I am attempting to fit a lot of files using Niftimasker, over 10000 of them. I am doing something like this:
filenames # 10000 filenames such as file_1.nii, file_2.nii, etc.
masker = NiftiMasker()
masker.fit(filenames)
This should create a mask using all 10000 of the images. However, I am having memory issues with this. If I do a much smaller subset of the files, for example 500, I have no issues.
If I understand correctly your fit operation is done per voxel basis. And if you are getting a memory error when doing fitting, maybe a quick solution would be to divide your mask into multiple pieces (e.g. one mask per hemisphere) instead of loading smaller number of files to call fit multiple times with different masks. You can later merge the results in space.

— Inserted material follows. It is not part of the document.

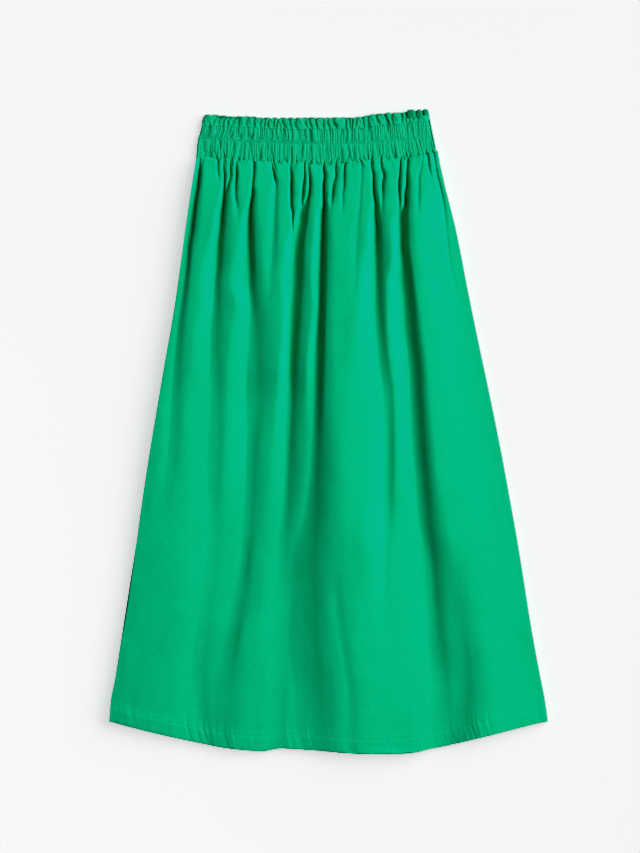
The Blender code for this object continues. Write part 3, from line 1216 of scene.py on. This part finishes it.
def stitches(name, material, path):
    """Short rounded threads, end to end along a path of points, joined in one mesh."""
    travelled = running_total(np.linalg.norm(np.diff(path, axis=0), axis=1))
    pitch = STITCH_LENGTH + STITCH_GAP
    starts = np.arange(STITCH_GAP, travelled[-1] - STITCH_LENGTH, pitch)
    first, last = (
        np.stack([np.interp(at, travelled, path[:, k]) for k in range(3)], -1)
        for at in (starts, starts + STITCH_LENGTH)
    )
    heading = last - first
    heading /= np.linalg.norm(heading, axis=1)[:, None]
    side = np.stack([-heading[:, 1], heading[:, 0], np.zeros(len(heading))], -1)
    side /= np.linalg.norm(side, axis=1)[:, None]
    over = np.cross(heading, side)
    turn = np.linspace(0, 2 * np.pi, STITCH_SIDES + 1)[:-1, None, None]
    spoke = np.cos(turn) * side + np.sin(turn) * over
    rings = [
        blend((first, last), along) + STITCH_RADIUS * width * spoke
        for along, width in STITCH_WIDTHS
    ]
    points = np.stack(rings).transpose(2, 0, 1, 3)  # stitch, ring, turn, coordinate
    vertices = points.reshape(-1, 3) * MM
    in_stitch = len(rings) * STITCH_SIDES
    faces = []
    for base in range(0, len(vertices), in_stitch):
        last_ring = base + in_stitch - STITCH_SIDES
        for ring in range(base, last_ring, STITCH_SIDES):
            for k in range(STITCH_SIDES):
                here, beside = ring + k, ring + (k + 1) % STITCH_SIDES
                faces.append((here, beside, beside + STITCH_SIDES, here + STITCH_SIDES))
        faces.append(tuple(base + k for k in reversed(range(STITCH_SIDES))))
        faces.append(tuple(last_ring + k for k in range(STITCH_SIDES)))
    mesh = bpy.data.meshes.new(name)
    mesh.from_pydata(vertices.tolist(), [], faces)
    lengths = (travelled[-1] * np.arange(len(vertices)) / len(vertices)) * MM
    return add_piece(name, mesh, material, np.stack([lengths, 0.2 * vertices[:, 2]], -1))


def hem_stitches(name, material, back):
    """The line of stitches round the hem, on the front or on the back."""
    grid = panel_grid(900, np.array([HEM_STITCHES]), -1)
    z = BACK_STITCH if back else front_surface(*grid) + 0.12
    clear_of_edges = slice(4, -4)
    return stitches(name, material, grid_points(*grid[:2], z)[0, clear_of_edges])


def band_stitches(material, back):
    """The lines of stitches across the waistband, on the front or on the back."""
    rows = []
    across = np.linspace(0.012, 0.99, 100 if back else 700)
    for name, (line, lift) in BAND_STITCHES.items():
        line = np.full_like(across, line)
        z = BACK_STITCH if back else BAND_UNDER + band_surface(across, line) + lift
        path = grid_points(*waist_point(across, line), z)
        rows.append(stitches("back_" + name if back else name, material, path))
    return rows


# -------- material

# Base colours. Those of the gathered cloth are paler: painted light, for the light that
# scatters between its pads.
COTTONS = {
    "panel_cotton": (0.001, 0.45, 0.241),
    "waistband_cotton": (0.012, 0.42, 0.230),
    "frill_cotton": (0.012, 0.42, 0.230),
    "sewing_thread": (0.004, 0.40, 0.22),
}


def shader_material(name, settings):
    """A material with settings made on its shader's own sockets, and its tree and shader."""
    material = bpy.data.materials.new(name)
    material.use_nodes = True
    shader = material.node_tree.nodes["Principled BSDF"]
    for socket, value in settings.items():
        shader.inputs[socket].default_value = value
    return material, material.node_tree, shader


def cotton(name, colour):
    """Plain-weave cotton in the cloth's own map: slubs, weave relief and a faint sheen."""
    settings = {
        "Roughness": 0.9,
        "Specular IOR Level": 0.08,
        "Sheen Weight": 0.05,
        "Sheen Roughness": 0.5,
        "Sheen Tint": (0.3, 1, 0.7, 1),
    }
    material, tree, shader = shader_material(name, settings)
    nodes, links = tree.nodes, tree.links
    place = nodes.new("ShaderNodeUVMap")
    place.uv_map = "cloth"

    def streaks(scale_x, scale_y, detail):
        mapping = nodes.new("ShaderNodeMapping")
        mapping.inputs["Scale"].default_value = (scale_x, scale_y, 1)
        noise = nodes.new("ShaderNodeTexNoise")
        noise.inputs["Scale"].default_value = 1
        noise.inputs["Detail"].default_value = detail
        links.new(place.outputs["UV"], mapping.inputs["Vector"])
        links.new(mapping.outputs["Vector"], noise.inputs["Vector"])
        return noise.outputs["Fac"]

    def maths(operation, a, b):
        node = nodes.new("ShaderNodeMath")
        node.operation = operation
        for socket, value in zip(node.inputs, (a, b)):
            if isinstance(value, float):
                socket.default_value = value
            else:
                links.new(value, socket)
        return node.outputs[0]

    across, along = 1400, 90  # changes to a metre, from thread to thread and along a thread
    slubs = maths("ADD", streaks(across, along, 2), streaks(along, across, 2))
    patches = streaks(28, 28, 3)
    shade = maths("ADD", maths("MULTIPLY", slubs, 0.75), maths("MULTIPLY", patches, 0.35))
    ramp = nodes.new("ShaderNodeValToRGB")
    dark, light = ramp.color_ramp.elements
    dark.position = 0.55
    dark.color = (*[c * 0.9 for c in colour], 1)
    light.color = (*[c * 1.08 for c in colour], 1)
    links.new(shade, ramp.inputs["Fac"])
    links.new(ramp.outputs["Color"], shader.inputs["Base Color"])

    bump = nodes.new("ShaderNodeBump")
    bump.inputs["Strength"].default_value = 0.12
    bump.inputs["Distance"].default_value = 0.0004
    links.new(slubs, bump.inputs["Height"])
    links.new(bump.outputs["Normal"], shader.inputs["Normal"])
    return material


# -------- stage

# The lamp's place, in degrees from the x axis towards the waist and up, and in metres.
KEY_AZIMUTH = 25
KEY_ELEVATION = 35
KEY_DISTANCE = 5
KEY_SPREAD = 68  # degrees that the lamp spans
KEY_POWER = 372
FILL = 0.09
FLOOR_REACH = 6  # metres
FLOOR_GLOW = 0.80
FLOOR_TONE = 0.28
FLOOR_FALL = 0.40  # how much the floor's own glow grows over a lamp's distance away from it
TONE_CURVE = ((0.30, 0.30), (0.36, 0.350), (0.45, 0.364), (0.60, 0.376), (0.80, 0.405))
TONE_TOP = 0.56  # what the curve makes of full white

# The photograph: its size and the frame's origin in pixels, and the millimetres in a pixel.
PHOTO_SIZE = (640, 853)
ORIGIN_PIXEL = (328.5, 431)
PIXEL = 1.35
SCALE_LEVEL = 8  # the height at which a pixel has that size


def key_direction():
    """From the skirt towards the lamp."""
    azimuth, elevation = math.radians(KEY_AZIMUTH), math.radians(KEY_ELEVATION)
    flat = math.cos(elevation)
    return Vector((flat * math.cos(azimuth), flat * math.sin(azimuth), math.sin(elevation)))


def lights():
    """One large soft lamp, high on the right, and an even fill from the room."""
    data = bpy.data.lights.new("key", "AREA")
    data.shape = "DISK"
    data.size = 2 * KEY_DISTANCE * math.tan(math.radians(KEY_SPREAD / 2))
    data.energy = KEY_POWER
    lamp = add_object("key", data)
    lamp.location = KEY_DISTANCE * key_direction()
    lamp.rotation_euler = key_direction().to_track_quat("Z", "Y").to_euler()
    world = bpy.data.worlds.new("room")
    world.use_nodes = True
    background = world.node_tree.nodes["Background"]
    background.inputs["Color"].default_value = (1, 1, 1, 1)
    background.inputs["Strength"].default_value = FILL
    bpy.context.scene.world = world


def floor():
    """A plain pale floor. Its own glow evens out the lamp's fall across it."""
    mesh = bpy.data.meshes.new("floor")
    signs = ((-1, -1), (1, -1), (1, 1), (-1, 1))
    corners = [(FLOOR_REACH * x, FLOOR_REACH * y, 0) for x, y in signs]
    mesh.from_pydata(corners, [], [(0, 1, 2, 3)])
    settings = {
        "Base Color": (FLOOR_TONE, FLOOR_TONE, FLOOR_TONE, 1),
        "Emission Color": (1, 1, 1, 1),
        "Roughness": 1,
        "Specular IOR Level": 0,
    }
    material, tree, shader = shader_material("floor", settings)
    nodes, links = tree.nodes, tree.links
    place = nodes.new("ShaderNodeTexCoord")
    along = nodes.new("ShaderNodeVectorMath")
    along.operation = "DOT_PRODUCT"
    flat = key_direction() * Vector((1, 1, 0))
    along.inputs[1].default_value = -FLOOR_FALL * flat / KEY_DISTANCE
    glow = nodes.new("ShaderNodeMath")
    glow.operation = "ADD"
    glow.inputs[1].default_value = FLOOR_GLOW
    links.new(place.outputs["Object"], along.inputs[0])
    links.new(along.outputs["Value"], glow.inputs[0])
    links.new(glow.outputs[0], shader.inputs["Emission Strength"])
    mesh.materials.append(material)
    add_object("floor", mesh)


def camera():
    """Straight above the skirt, as far up as it takes to frame what the photograph does."""
    data = bpy.data.cameras.new("camera")
    data.lens = 85
    data.sensor_width = 36
    data.clip_end = 20
    frame_height = PHOTO_SIZE[1] * PIXEL * MM
    distance = frame_height * data.lens / data.sensor_width
    x = (PHOTO_SIZE[0] / 2 - ORIGIN_PIXEL[0]) * PIXEL * MM
    y = (ORIGIN_PIXEL[1] - PHOTO_SIZE[1] / 2) * PIXEL * MM
    item = add_object("camera", data)
    item.location = (x, y, distance + SCALE_LEVEL * MM)
    bpy.context.scene.camera = item


def tones():
    """The photograph's tones: high contrast, with the brightest greens held down."""
    view = bpy.context.scene.view_settings
    view.view_transform = "Standard"
    view.look = "Very High Contrast"
    view.use_curve_mapping = True
    curve = view.curve_mapping.curves[3]
    for place in TONE_CURVE:
        curve.points.new(*place)
    curve.points[-1].location = (1.0, TONE_TOP)
    view.curve_mapping.update()


# -------- everything

# Each node's slot and what its cloth rests on, then its cut before it was gathered, as it
# shows: width and length in metres, and the area in square metres where it isn't a rectangle.
SHEETS = {
    "front_panel": ("panel_cotton", ["back_panel_cloth"], 0.68, 0.83, 0.50),
    "back_panel": ("panel_cotton", [], 0.60, 0.80, 0.40),
    "front_waistband": ("waistband_cotton", ["back_band_cloth"], 0.40, 0.05, None),
    "back_waistband": ("waistband_cotton", [], 0.32, 0.05, None),
    "front_frill": ("frill_cotton", ["back_frill_cloth"], 0.36, 0.018, None),
    "back_frill": ("frill_cotton", [], 0.34, 0.017, None),
}


def main():
    """Makes every piece, hangs it and its stitches under the root body in place of its frame
    part, and sets the stage.
    """
    panel, band, ruffle, thread = (cotton(*item) for item in COTTONS.items())
    pieces = {
        "front_panel": front_panel(panel),
        "back_panel": back_panel(panel),
        "front_waistband": front_band(band),
        "back_waistband": back_band(band),
        "front_frill": frill(
            "front_frill_cloth", ruffle, RUFFLES, UPPER_PADS, foot=4.8, notch=2.6, per_lobe=24
        ),
        "back_frill": frill(
            "back_frill_cloth", ruffle, BACK_RUFFLES, [], foot=1.6, notch=0.2, per_lobe=14
        ),
    }
    sewing = {
        "front_panel": [hem_stitches("hem_stitches", thread, back=False)],
        "back_panel": [hem_stitches("back_hem_stitches", thread, back=True)],
        "front_waistband": band_stitches(thread, back=False),
        "back_waistband": band_stitches(thread, back=True),
    }
    for node, (slot, rests_on, width, length, area) in SHEETS.items():
        piece, threads = pieces[node], sewing.get(node, [])
        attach(piece, "root")
        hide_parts(node)
        for row in threads:
            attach(row, "root")
    floor()
    lights()
    camera()
    tones()


main()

However if you are getting a memory error before -when masking or loading your 10000 files- , maybe you can check the precision your nifti files are loaded into memory. If it makes sense numerically, you can reduce your precision (e.g. float instead of doubles, or int instead of floats …). Hope it helps.
Is it possible to have multiple mask files, however? For example, one mask for the first 2000 files, another mask for the second 2000 files and so on. And then do a final fit with the five masks that I would have?
I seem to have found a solution (cc @ofgulban) in case anyone else needs this.
I created separate mask images for subsets of the dataset using NiftiMasker. I then used nilearn.masking.intersect_masks to join them all together in union with a threshold of 0. Can also do intersection with a threshold of 1. Things are much more memory efficient this way.